— START OF Given data —

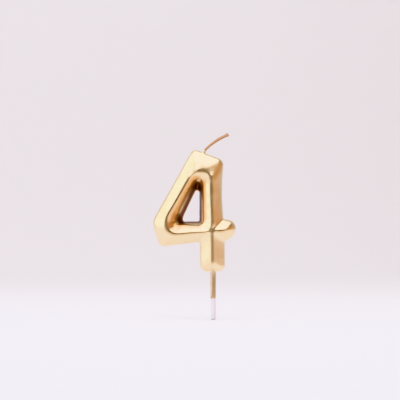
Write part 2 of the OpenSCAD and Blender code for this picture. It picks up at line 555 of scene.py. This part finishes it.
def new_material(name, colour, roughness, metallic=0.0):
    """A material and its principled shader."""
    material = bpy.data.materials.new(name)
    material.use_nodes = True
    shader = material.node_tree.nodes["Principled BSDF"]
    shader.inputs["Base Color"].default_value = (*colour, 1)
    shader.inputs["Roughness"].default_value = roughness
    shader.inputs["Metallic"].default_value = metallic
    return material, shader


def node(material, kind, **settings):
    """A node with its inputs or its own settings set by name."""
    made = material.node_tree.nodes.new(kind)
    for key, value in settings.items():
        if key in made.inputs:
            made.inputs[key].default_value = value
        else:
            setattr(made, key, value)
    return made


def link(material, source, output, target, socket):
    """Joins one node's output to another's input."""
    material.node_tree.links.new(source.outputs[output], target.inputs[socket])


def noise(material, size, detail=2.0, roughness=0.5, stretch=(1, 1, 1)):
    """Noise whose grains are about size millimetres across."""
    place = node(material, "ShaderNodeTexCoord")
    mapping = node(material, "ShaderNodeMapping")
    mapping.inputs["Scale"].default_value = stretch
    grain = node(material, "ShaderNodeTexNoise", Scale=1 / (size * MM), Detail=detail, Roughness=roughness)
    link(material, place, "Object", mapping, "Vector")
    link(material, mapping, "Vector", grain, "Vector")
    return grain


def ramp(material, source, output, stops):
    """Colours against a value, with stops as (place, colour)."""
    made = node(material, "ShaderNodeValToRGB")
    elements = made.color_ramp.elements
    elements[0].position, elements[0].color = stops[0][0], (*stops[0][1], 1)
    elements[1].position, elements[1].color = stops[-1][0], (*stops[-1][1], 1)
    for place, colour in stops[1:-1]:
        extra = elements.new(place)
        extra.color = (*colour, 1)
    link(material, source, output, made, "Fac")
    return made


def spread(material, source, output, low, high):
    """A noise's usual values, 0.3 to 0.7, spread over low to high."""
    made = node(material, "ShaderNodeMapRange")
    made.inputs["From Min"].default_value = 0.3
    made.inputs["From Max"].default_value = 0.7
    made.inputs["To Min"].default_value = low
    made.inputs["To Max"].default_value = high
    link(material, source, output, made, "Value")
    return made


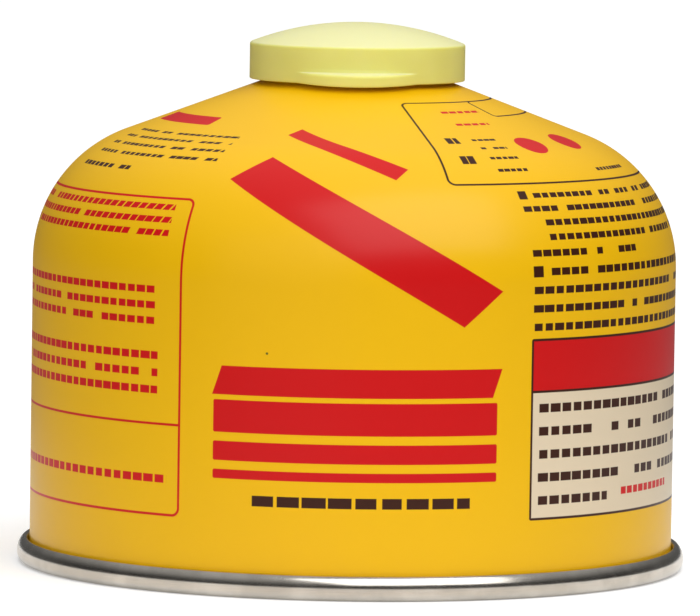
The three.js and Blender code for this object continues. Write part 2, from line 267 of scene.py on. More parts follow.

— END OF Given data —

• Given request:
Repeat each record exactly. Omit nothing.

• Answer for this exercise:
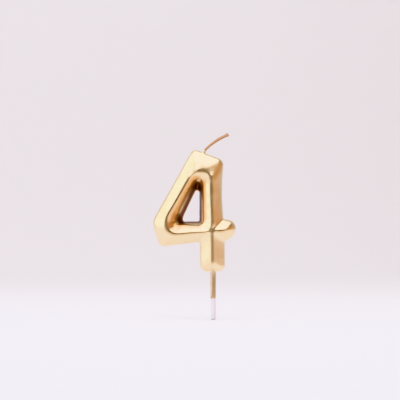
Write part 2 of the OpenSCAD and Blender code for this picture. It picks up at line 555 of scene.py. This part finishes it.
def new_material(name, colour, roughness, metallic=0.0):
    """A material and its principled shader."""
    material = bpy.data.materials.new(name)
    material.use_nodes = True
    shader = material.node_tree.nodes["Principled BSDF"]
    shader.inputs["Base Color"].default_value = (*colour, 1)
    shader.inputs["Roughness"].default_value = roughness
    shader.inputs["Metallic"].default_value = metallic
    return material, shader


def node(material, kind, **settings):
    """A node with its inputs or its own settings set by name."""
    made = material.node_tree.nodes.new(kind)
    for key, value in settings.items():
        if key in made.inputs:
            made.inputs[key].default_value = value
        else:
            setattr(made, key, value)
    return made


def link(material, source, output, target, socket):
    """Joins one node's output to another's input."""
    material.node_tree.links.new(source.outputs[output], target.inputs[socket])


def noise(material, size, detail=2.0, roughness=0.5, stretch=(1, 1, 1)):
    """Noise whose grains are about size millimetres across."""
    place = node(material, "ShaderNodeTexCoord")
    mapping = node(material, "ShaderNodeMapping")
    mapping.inputs["Scale"].default_value = stretch
    grain = node(material, "ShaderNodeTexNoise", Scale=1 / (size * MM), Detail=detail, Roughness=roughness)
    link(material, place, "Object", mapping, "Vector")
    link(material, mapping, "Vector", grain, "Vector")
    return grain


def ramp(material, source, output, stops):
    """Colours against a value, with stops as (place, colour)."""
    made = node(material, "ShaderNodeValToRGB")
    elements = made.color_ramp.elements
    elements[0].position, elements[0].color = stops[0][0], (*stops[0][1], 1)
    elements[1].position, elements[1].color = stops[-1][0], (*stops[-1][1], 1)
    for place, colour in stops[1:-1]:
        extra = elements.new(place)
        extra.color = (*colour, 1)
    link(material, source, output, made, "Fac")
    return made


def spread(material, source, output, low, high):
    """A noise's usual values, 0.3 to 0.7, spread over low to high."""
    made = node(material, "ShaderNodeMapRange")
    made.inputs["From Min"].default_value = 0.3
    made.inputs["From Max"].default_value = 0.7
    made.inputs["To Min"].default_value = low
    made.inputs["To Max"].default_value = high
    link(material, source, output, made, "Value")
    return made


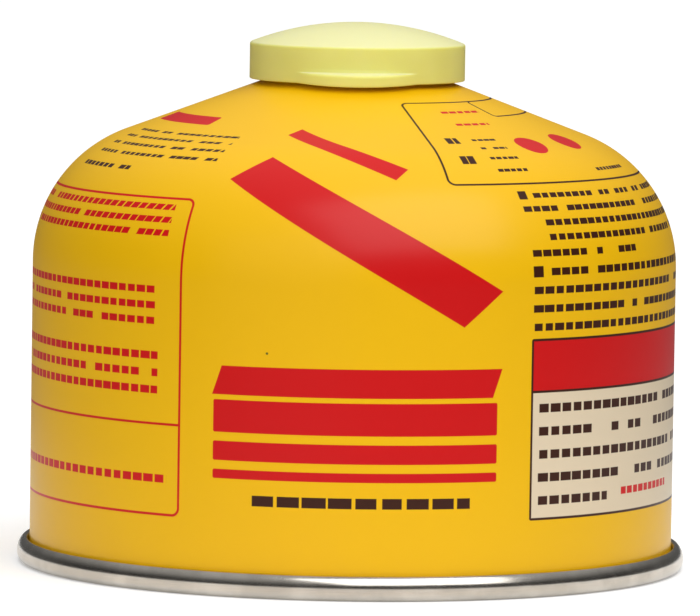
The three.js and Blender code for this object continues. Write part 2, from line 267 of scene.py on. More parts follow.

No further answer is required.